# [Problem description]
Repeat everything in the material exactly.

# [Provided data]
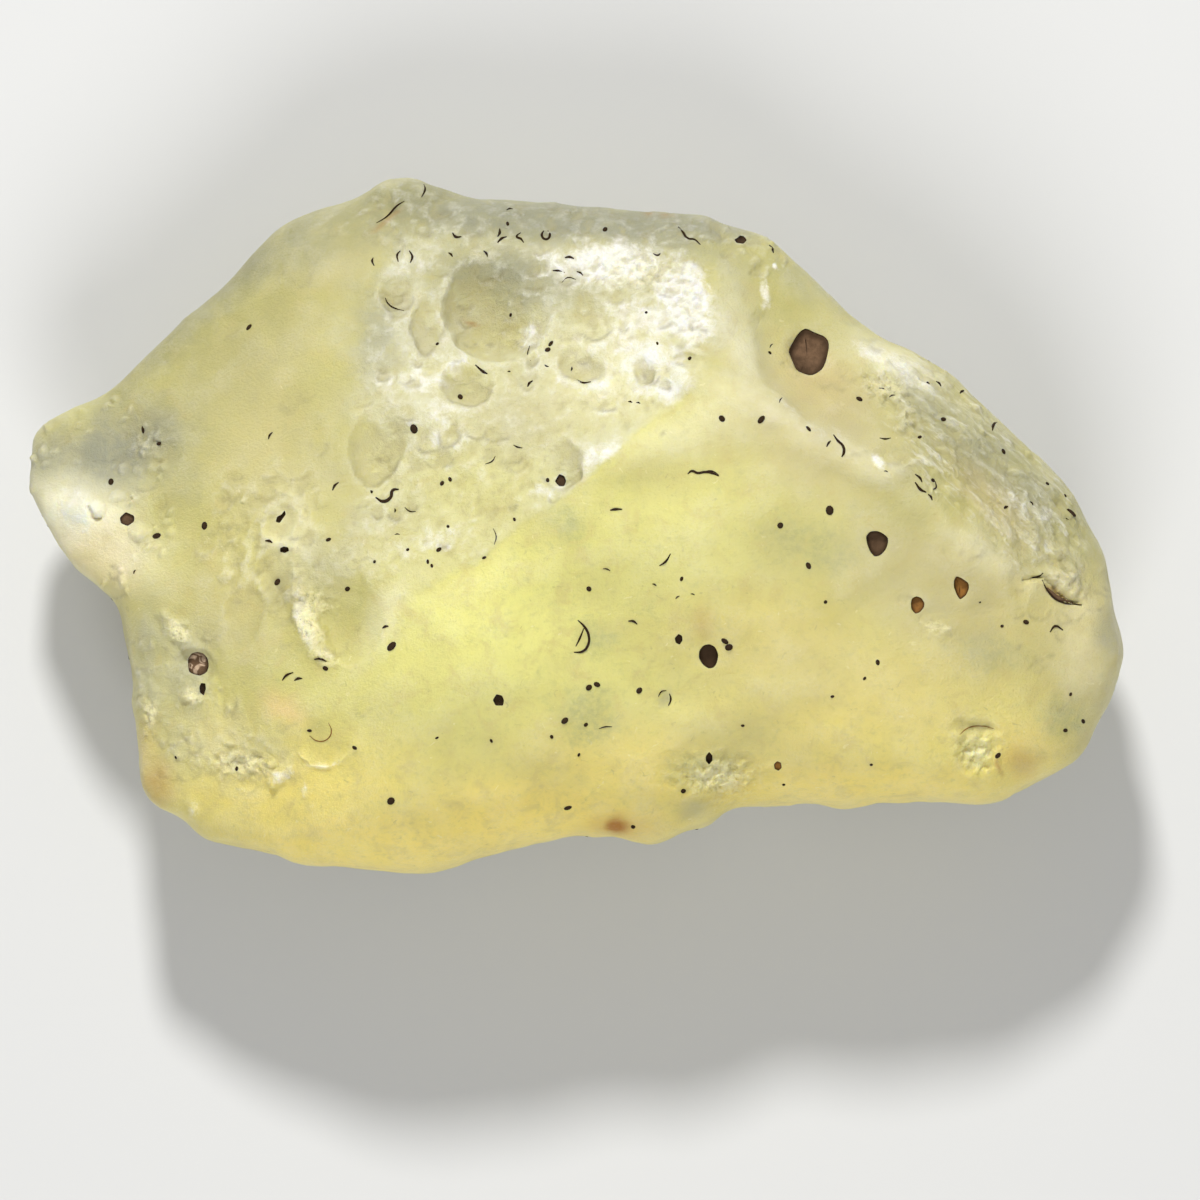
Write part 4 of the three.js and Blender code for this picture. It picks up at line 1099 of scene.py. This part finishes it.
# %% Ovals of cream, white, brown, milky, beige and pink glass, with some painted highlights
CREAM = [
    (-5, 1.5, 5, 4.5, 1, 20), (-8, -2, 5, 2.5, 1, 15), (1, 6.6, 4.5, 2.4, 0.9, 25),
    (-12, -4.7, 3, 2.6, 1), (2.2, 9.3, 3, 1.6, 0.6), (-5.5, 7.2, 3, 1.6, 0.6), (-3.2, 9.4, 2.2, 1.3, 0.6),
    (-9.9, 3, 2.5, 3, 0.7),
]
# White frost, partly painted highlights: the small ovals on bumps, ridges and glints stand in for
# highlights.
WHITE_AND_HIGHLIGHTS = [
    (1.4, 13.0, 3.0, 1.1, 1.1), (5.5, 11, 1.4, 2.3, 1.15, 10), (3.4, 10.3, 2.6, 1.1, 0.6),
    (3.4, 8.4, 2.4, 1.1, 0.6), (1.1, 3.5, 1.4, 0.6, 0.6, 33), (-1.6, 1.7, 1.3, 0.4, 0.5, 15),
    (4.8, 6.8, 1.2, 0.9, 0.7, 40), (-2.3, 9.5, 0.7, 0.8, 0.7), (-7.4, 7.2, 2.0, 0.8, 0.5),
    (-13.5, -4.7, 0.5, 1.8, 0.75, 12), (-6.0, 8.1, 1.0, 0.7, 0.5), (-24.9, 0.9, 1.6, 1.4, 0.5, -20),
    (14.6, 8.6, 1.3, 0.5, 0.5, -45), (-7.5, -0.9, 3, 0.9, 0.35, 15), (22.5, 0.8, 2.5, 0.5, 0.5, -35),
    (-8.5, 13.2, 2.0, 0.8, 0.3), (-6.8, 5.2, 1.4, 1.4, 0.4), (9.4, 11.6, 0.35, 1.1, 0.7, 10),
    (9.9, 13, 0.15, 0.2, 1.2), (15.0, 3.2, 0.3, 0.45, 0.9, 40), (-10.25, 16.8, 0.4, 0.15, 1.4, 20),
    (13, 4.6, 2.5, 0.6, 0.3, -40), (11, 5.6, 2.5, 0.5, 0.4, -40), (-13.5, -13.2, 0.25, 0.5, 0.5, 10),
    (-13.2, -14.05, 0.25, 0.25, 0.5), (-19, -14.1, 0.4, 0.8, 0.5, 25), (-12.4, -11.85, 0.9, 0.2, 0.6, 5),
    (-14.7, -12.5, 0.9, 0.4, 0.55, 25), (2, 7.6, 4, 3, 0.3, 20), (16.2, 7.9, 2.6, 0.8, 0.5, -35),
]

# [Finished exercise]
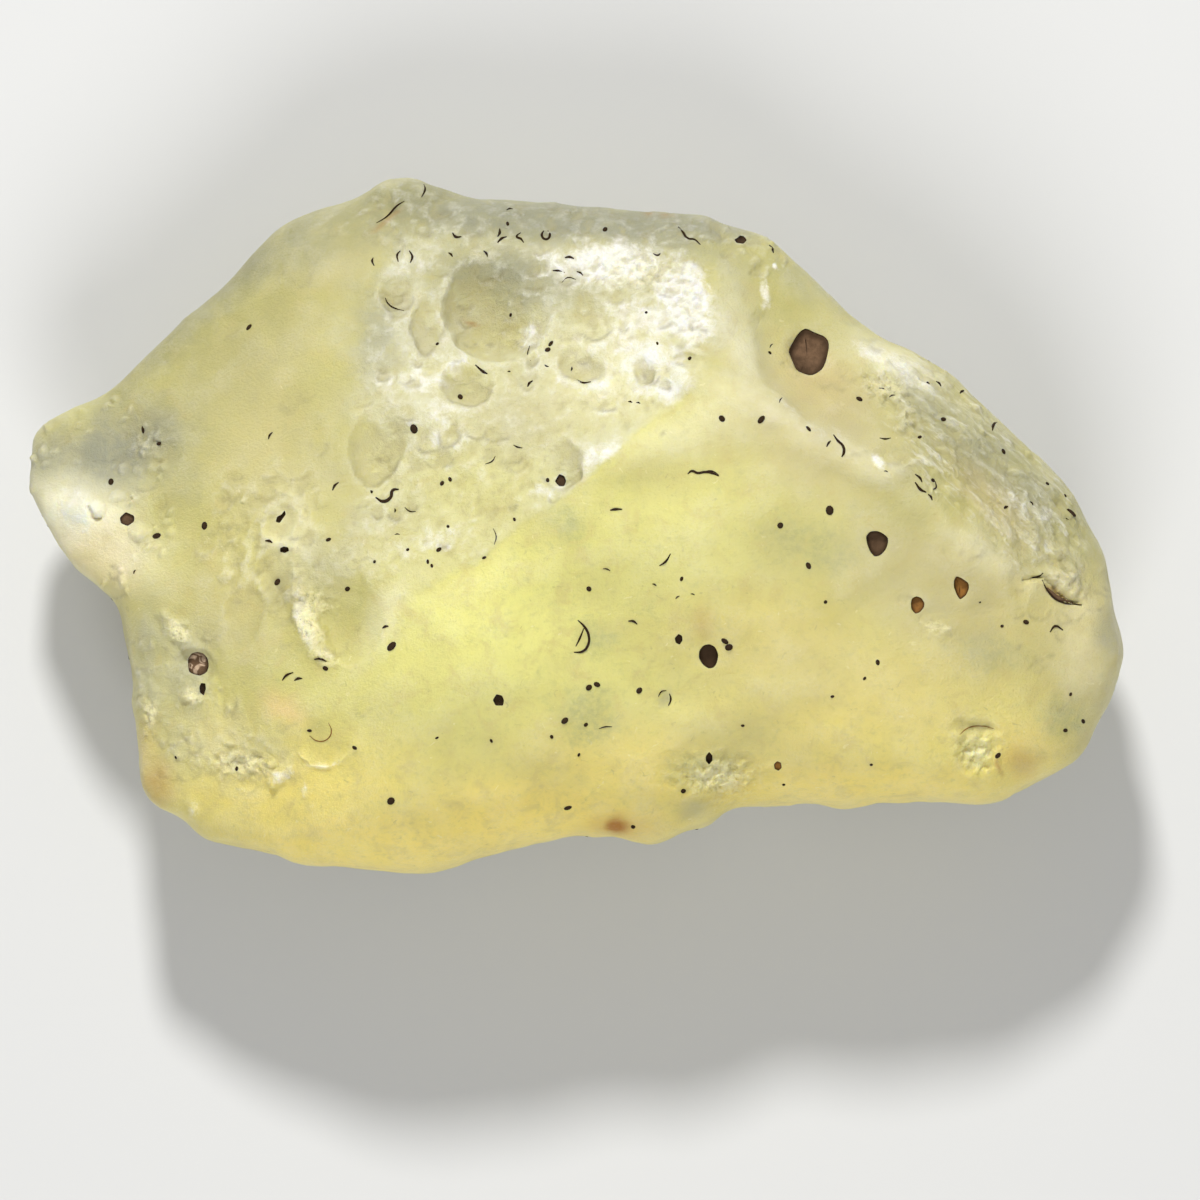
Write part 4 of the three.js and Blender code for this picture. It picks up at line 1099 of scene.py. This part finishes it.
# %% Ovals of cream, white, brown, milky, beige and pink glass, with some painted highlights
CREAM = [
    (-5, 1.5, 5, 4.5, 1, 20), (-8, -2, 5, 2.5, 1, 15), (1, 6.6, 4.5, 2.4, 0.9, 25),
    (-12, -4.7, 3, 2.6, 1), (2.2, 9.3, 3, 1.6, 0.6), (-5.5, 7.2, 3, 1.6, 0.6), (-3.2, 9.4, 2.2, 1.3, 0.6),
    (-9.9, 3, 2.5, 3, 0.7),
]
# White frost, partly painted highlights: the small ovals on bumps, ridges and glints stand in for
# highlights.
WHITE_AND_HIGHLIGHTS = [
    (1.4, 13.0, 3.0, 1.1, 1.1), (5.5, 11, 1.4, 2.3, 1.15, 10), (3.4, 10.3, 2.6, 1.1, 0.6),
    (3.4, 8.4, 2.4, 1.1, 0.6), (1.1, 3.5, 1.4, 0.6, 0.6, 33), (-1.6, 1.7, 1.3, 0.4, 0.5, 15),
    (4.8, 6.8, 1.2, 0.9, 0.7, 40), (-2.3, 9.5, 0.7, 0.8, 0.7), (-7.4, 7.2, 2.0, 0.8, 0.5),
    (-13.5, -4.7, 0.5, 1.8, 0.75, 12), (-6.0, 8.1, 1.0, 0.7, 0.5), (-24.9, 0.9, 1.6, 1.4, 0.5, -20),
    (14.6, 8.6, 1.3, 0.5, 0.5, -45), (-7.5, -0.9, 3, 0.9, 0.35, 15), (22.5, 0.8, 2.5, 0.5, 0.5, -35),
    (-8.5, 13.2, 2.0, 0.8, 0.3), (-6.8, 5.2, 1.4, 1.4, 0.4), (9.4, 11.6, 0.35, 1.1, 0.7, 10),
    (9.9, 13, 0.15, 0.2, 1.2), (15.0, 3.2, 0.3, 0.45, 0.9, 40), (-10.25, 16.8, 0.4, 0.15, 1.4, 20),
    (13, 4.6, 2.5, 0.6, 0.3, -40), (11, 5.6, 2.5, 0.5, 0.4, -40), (-13.5, -13.2, 0.25, 0.5, 0.5, 10),
    (-13.2, -14.05, 0.25, 0.25, 0.5), (-19, -14.1, 0.4, 0.8, 0.5, 25), (-12.4, -11.85, 0.9, 0.2, 0.6, 5),
    (-14.7, -12.5, 0.9, 0.4, 0.55, 25), (2, 7.6, 4, 3, 0.3, 20), (16.2, 7.9, 2.6, 0.8, 0.5, -35),
]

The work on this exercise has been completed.